Data supplied:
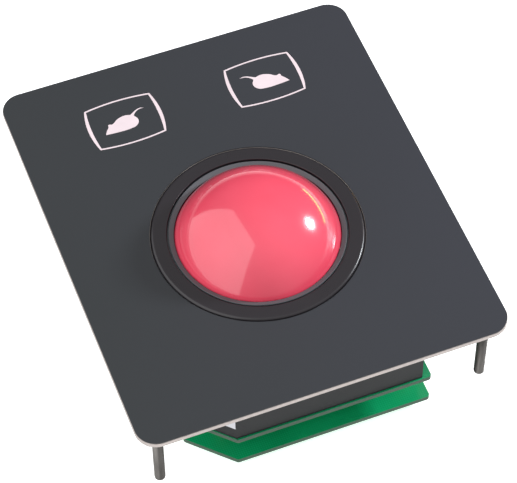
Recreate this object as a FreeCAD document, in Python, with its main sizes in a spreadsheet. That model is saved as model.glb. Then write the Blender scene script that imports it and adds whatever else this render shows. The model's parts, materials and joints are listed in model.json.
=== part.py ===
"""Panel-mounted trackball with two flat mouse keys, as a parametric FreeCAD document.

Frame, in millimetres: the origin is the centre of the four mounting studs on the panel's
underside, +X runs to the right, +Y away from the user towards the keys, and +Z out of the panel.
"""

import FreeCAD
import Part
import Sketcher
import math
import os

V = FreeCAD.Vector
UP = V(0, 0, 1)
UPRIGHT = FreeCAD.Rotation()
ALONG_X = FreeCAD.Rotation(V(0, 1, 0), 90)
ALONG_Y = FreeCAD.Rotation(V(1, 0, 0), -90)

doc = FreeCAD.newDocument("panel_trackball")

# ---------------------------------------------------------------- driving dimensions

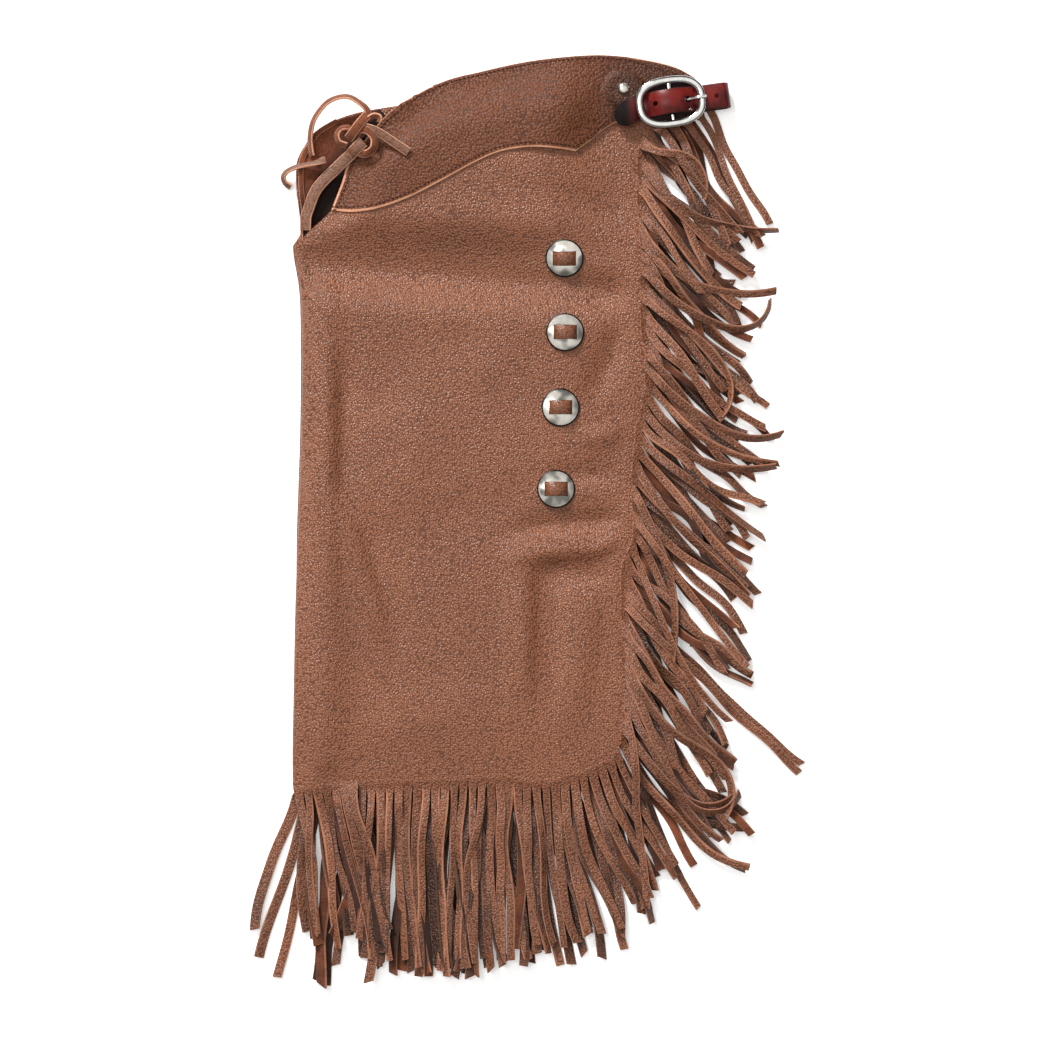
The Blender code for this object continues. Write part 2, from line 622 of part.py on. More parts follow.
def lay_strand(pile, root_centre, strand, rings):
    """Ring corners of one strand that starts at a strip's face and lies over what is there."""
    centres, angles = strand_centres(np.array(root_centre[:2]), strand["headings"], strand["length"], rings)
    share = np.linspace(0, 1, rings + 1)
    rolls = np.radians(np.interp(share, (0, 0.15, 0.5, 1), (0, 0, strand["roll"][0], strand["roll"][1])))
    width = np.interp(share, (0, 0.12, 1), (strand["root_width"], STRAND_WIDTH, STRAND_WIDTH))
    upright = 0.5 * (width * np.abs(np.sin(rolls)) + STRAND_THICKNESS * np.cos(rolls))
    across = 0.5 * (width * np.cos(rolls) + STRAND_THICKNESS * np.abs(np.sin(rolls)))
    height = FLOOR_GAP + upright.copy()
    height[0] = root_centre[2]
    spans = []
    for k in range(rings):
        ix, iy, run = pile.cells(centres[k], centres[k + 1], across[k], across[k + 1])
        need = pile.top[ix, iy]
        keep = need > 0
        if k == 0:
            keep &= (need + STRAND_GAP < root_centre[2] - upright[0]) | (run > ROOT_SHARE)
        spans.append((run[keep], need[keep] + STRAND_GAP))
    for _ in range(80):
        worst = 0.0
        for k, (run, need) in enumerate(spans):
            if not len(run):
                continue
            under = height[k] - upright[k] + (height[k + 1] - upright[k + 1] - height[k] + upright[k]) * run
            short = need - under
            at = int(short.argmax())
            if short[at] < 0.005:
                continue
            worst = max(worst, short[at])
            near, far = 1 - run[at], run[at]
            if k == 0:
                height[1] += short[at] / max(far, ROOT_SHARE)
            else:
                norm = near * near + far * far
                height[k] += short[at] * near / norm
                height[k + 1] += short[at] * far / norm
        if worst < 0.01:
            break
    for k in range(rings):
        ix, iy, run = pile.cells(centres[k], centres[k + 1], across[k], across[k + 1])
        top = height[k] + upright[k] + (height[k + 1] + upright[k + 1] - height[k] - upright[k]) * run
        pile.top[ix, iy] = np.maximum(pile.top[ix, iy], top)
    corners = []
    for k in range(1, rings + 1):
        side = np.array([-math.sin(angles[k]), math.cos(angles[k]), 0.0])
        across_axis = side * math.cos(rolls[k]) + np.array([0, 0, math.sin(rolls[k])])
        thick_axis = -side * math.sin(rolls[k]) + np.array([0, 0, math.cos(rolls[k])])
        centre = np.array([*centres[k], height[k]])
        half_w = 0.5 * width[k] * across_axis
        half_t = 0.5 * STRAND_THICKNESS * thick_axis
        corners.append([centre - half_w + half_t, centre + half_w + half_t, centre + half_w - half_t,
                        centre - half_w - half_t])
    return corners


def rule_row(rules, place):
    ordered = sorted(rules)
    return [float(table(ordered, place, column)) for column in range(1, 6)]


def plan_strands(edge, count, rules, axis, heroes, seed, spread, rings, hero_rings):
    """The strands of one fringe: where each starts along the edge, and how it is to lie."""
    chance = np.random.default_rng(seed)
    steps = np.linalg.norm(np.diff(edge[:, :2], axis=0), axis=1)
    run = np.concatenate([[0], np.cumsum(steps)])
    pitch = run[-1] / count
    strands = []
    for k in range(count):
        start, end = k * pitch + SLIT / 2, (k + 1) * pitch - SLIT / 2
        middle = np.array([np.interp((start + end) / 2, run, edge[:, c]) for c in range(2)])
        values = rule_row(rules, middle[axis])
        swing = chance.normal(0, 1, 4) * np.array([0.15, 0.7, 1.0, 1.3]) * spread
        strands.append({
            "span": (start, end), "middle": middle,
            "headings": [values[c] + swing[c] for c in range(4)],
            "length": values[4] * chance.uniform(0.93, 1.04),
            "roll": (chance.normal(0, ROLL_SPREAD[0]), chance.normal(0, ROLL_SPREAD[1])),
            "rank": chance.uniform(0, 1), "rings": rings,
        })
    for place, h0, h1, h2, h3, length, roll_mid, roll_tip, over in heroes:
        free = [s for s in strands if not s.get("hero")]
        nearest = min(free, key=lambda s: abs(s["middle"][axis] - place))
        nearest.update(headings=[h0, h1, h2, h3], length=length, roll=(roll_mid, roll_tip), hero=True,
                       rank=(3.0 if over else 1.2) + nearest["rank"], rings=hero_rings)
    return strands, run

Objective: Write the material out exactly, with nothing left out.

Answer to this task:
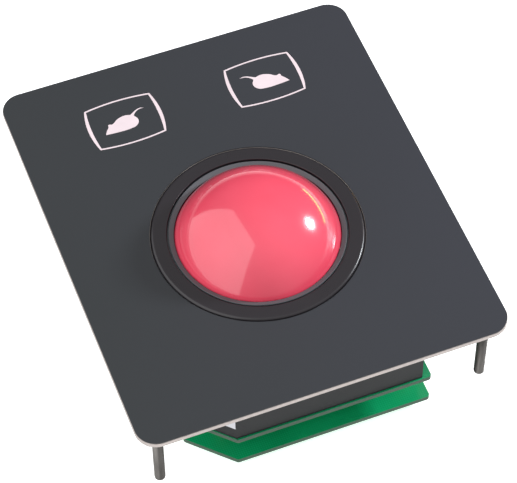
Recreate this object as a FreeCAD document, in Python, with its main sizes in a spreadsheet. That model is saved as model.glb. Then write the Blender scene script that imports it and adds whatever else this render shows. The model's parts, materials and joints are listed in model.json.
=== part.py ===
"""Panel-mounted trackball with two flat mouse keys, as a parametric FreeCAD document.

Frame, in millimetres: the origin is the centre of the four mounting studs on the panel's
underside, +X runs to the right, +Y away from the user towards the keys, and +Z out of the panel.
"""

import FreeCAD
import Part
import Sketcher
import math
import os

V = FreeCAD.Vector
UP = V(0, 0, 1)
UPRIGHT = FreeCAD.Rotation()
ALONG_X = FreeCAD.Rotation(V(0, 1, 0), 90)
ALONG_Y = FreeCAD.Rotation(V(1, 0, 0), -90)

doc = FreeCAD.newDocument("panel_trackball")

# ---------------------------------------------------------------- driving dimensions

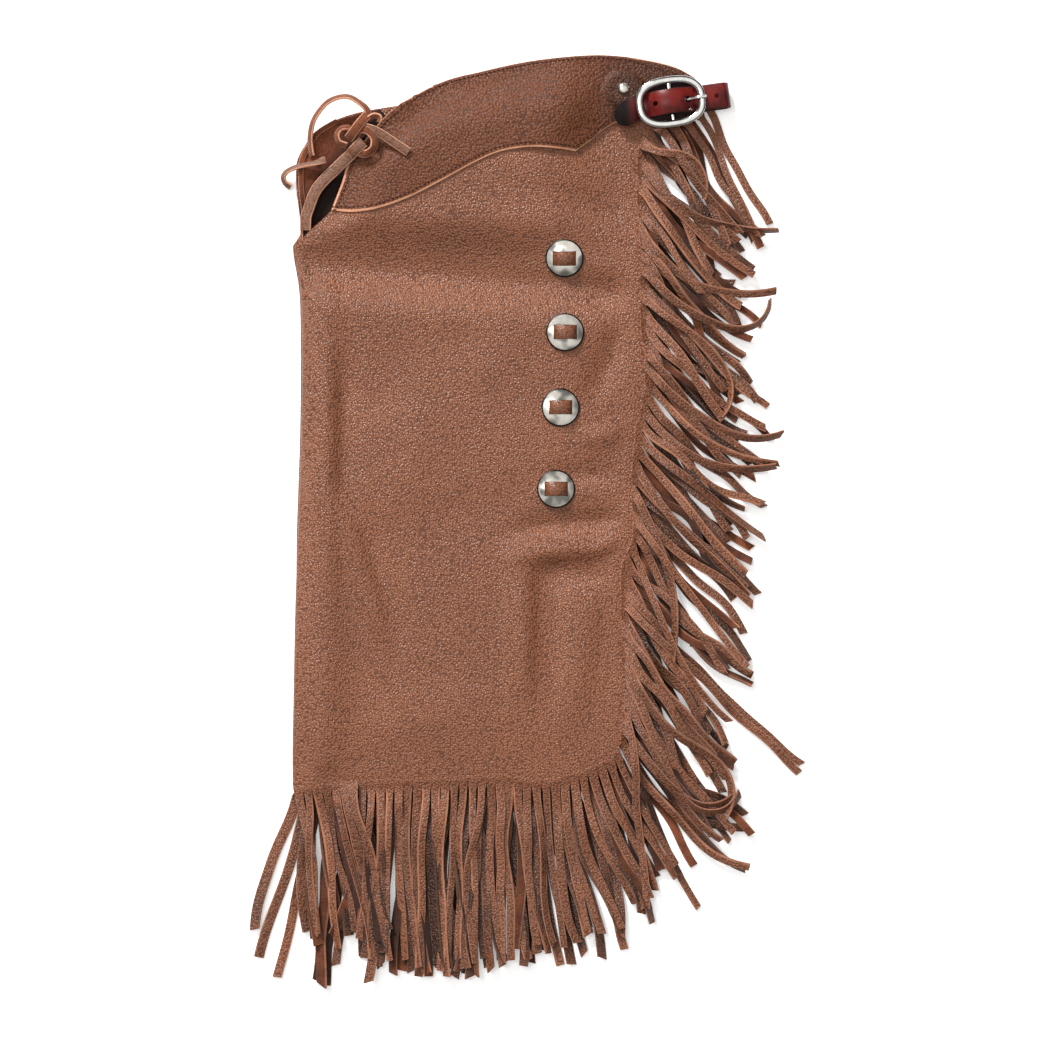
The Blender code for this object continues. Write part 2, from line 622 of part.py on. More parts follow.
def lay_strand(pile, root_centre, strand, rings):
    """Ring corners of one strand that starts at a strip's face and lies over what is there."""
    centres, angles = strand_centres(np.array(root_centre[:2]), strand["headings"], strand["length"], rings)
    share = np.linspace(0, 1, rings + 1)
    rolls = np.radians(np.interp(share, (0, 0.15, 0.5, 1), (0, 0, strand["roll"][0], strand["roll"][1])))
    width = np.interp(share, (0, 0.12, 1), (strand["root_width"], STRAND_WIDTH, STRAND_WIDTH))
    upright = 0.5 * (width * np.abs(np.sin(rolls)) + STRAND_THICKNESS * np.cos(rolls))
    across = 0.5 * (width * np.cos(rolls) + STRAND_THICKNESS * np.abs(np.sin(rolls)))
    height = FLOOR_GAP + upright.copy()
    height[0] = root_centre[2]
    spans = []
    for k in range(rings):
        ix, iy, run = pile.cells(centres[k], centres[k + 1], across[k], across[k + 1])
        need = pile.top[ix, iy]
        keep = need > 0
        if k == 0:
            keep &= (need + STRAND_GAP < root_centre[2] - upright[0]) | (run > ROOT_SHARE)
        spans.append((run[keep], need[keep] + STRAND_GAP))
    for _ in range(80):
        worst = 0.0
        for k, (run, need) in enumerate(spans):
            if not len(run):
                continue
            under = height[k] - upright[k] + (height[k + 1] - upright[k + 1] - height[k] + upright[k]) * run
            short = need - under
            at = int(short.argmax())
            if short[at] < 0.005:
                continue
            worst = max(worst, short[at])
            near, far = 1 - run[at], run[at]
            if k == 0:
                height[1] += short[at] / max(far, ROOT_SHARE)
            else:
                norm = near * near + far * far
                height[k] += short[at] * near / norm
                height[k + 1] += short[at] * far / norm
        if worst < 0.01:
            break
    for k in range(rings):
        ix, iy, run = pile.cells(centres[k], centres[k + 1], across[k], across[k + 1])
        top = height[k] + upright[k] + (height[k + 1] + upright[k + 1] - height[k] - upright[k]) * run
        pile.top[ix, iy] = np.maximum(pile.top[ix, iy], top)
    corners = []
    for k in range(1, rings + 1):
        side = np.array([-math.sin(angles[k]), math.cos(angles[k]), 0.0])
        across_axis = side * math.cos(rolls[k]) + np.array([0, 0, math.sin(rolls[k])])
        thick_axis = -side * math.sin(rolls[k]) + np.array([0, 0, math.cos(rolls[k])])
        centre = np.array([*centres[k], height[k]])
        half_w = 0.5 * width[k] * across_axis
        half_t = 0.5 * STRAND_THICKNESS * thick_axis
        corners.append([centre - half_w + half_t, centre + half_w + half_t, centre + half_w - half_t,
                        centre - half_w - half_t])
    return corners


def rule_row(rules, place):
    ordered = sorted(rules)
    return [float(table(ordered, place, column)) for column in range(1, 6)]


def plan_strands(edge, count, rules, axis, heroes, seed, spread, rings, hero_rings):
    """The strands of one fringe: where each starts along the edge, and how it is to lie."""
    chance = np.random.default_rng(seed)
    steps = np.linalg.norm(np.diff(edge[:, :2], axis=0), axis=1)
    run = np.concatenate([[0], np.cumsum(steps)])
    pitch = run[-1] / count
    strands = []
    for k in range(count):
        start, end = k * pitch + SLIT / 2, (k + 1) * pitch - SLIT / 2
        middle = np.array([np.interp((start + end) / 2, run, edge[:, c]) for c in range(2)])
        values = rule_row(rules, middle[axis])
        swing = chance.normal(0, 1, 4) * np.array([0.15, 0.7, 1.0, 1.3]) * spread
        strands.append({
            "span": (start, end), "middle": middle,
            "headings": [values[c] + swing[c] for c in range(4)],
            "length": values[4] * chance.uniform(0.93, 1.04),
            "roll": (chance.normal(0, ROLL_SPREAD[0]), chance.normal(0, ROLL_SPREAD[1])),
            "rank": chance.uniform(0, 1), "rings": rings,
        })
    for place, h0, h1, h2, h3, length, roll_mid, roll_tip, over in heroes:
        free = [s for s in strands if not s.get("hero")]
        nearest = min(free, key=lambda s: abs(s["middle"][axis] - place))
        nearest.update(headings=[h0, h1, h2, h3], length=length, roll=(roll_mid, roll_tip), hero=True,
                       rank=(3.0 if over else 1.2) + nearest["rank"], rings=hero_rings)
    return strands, run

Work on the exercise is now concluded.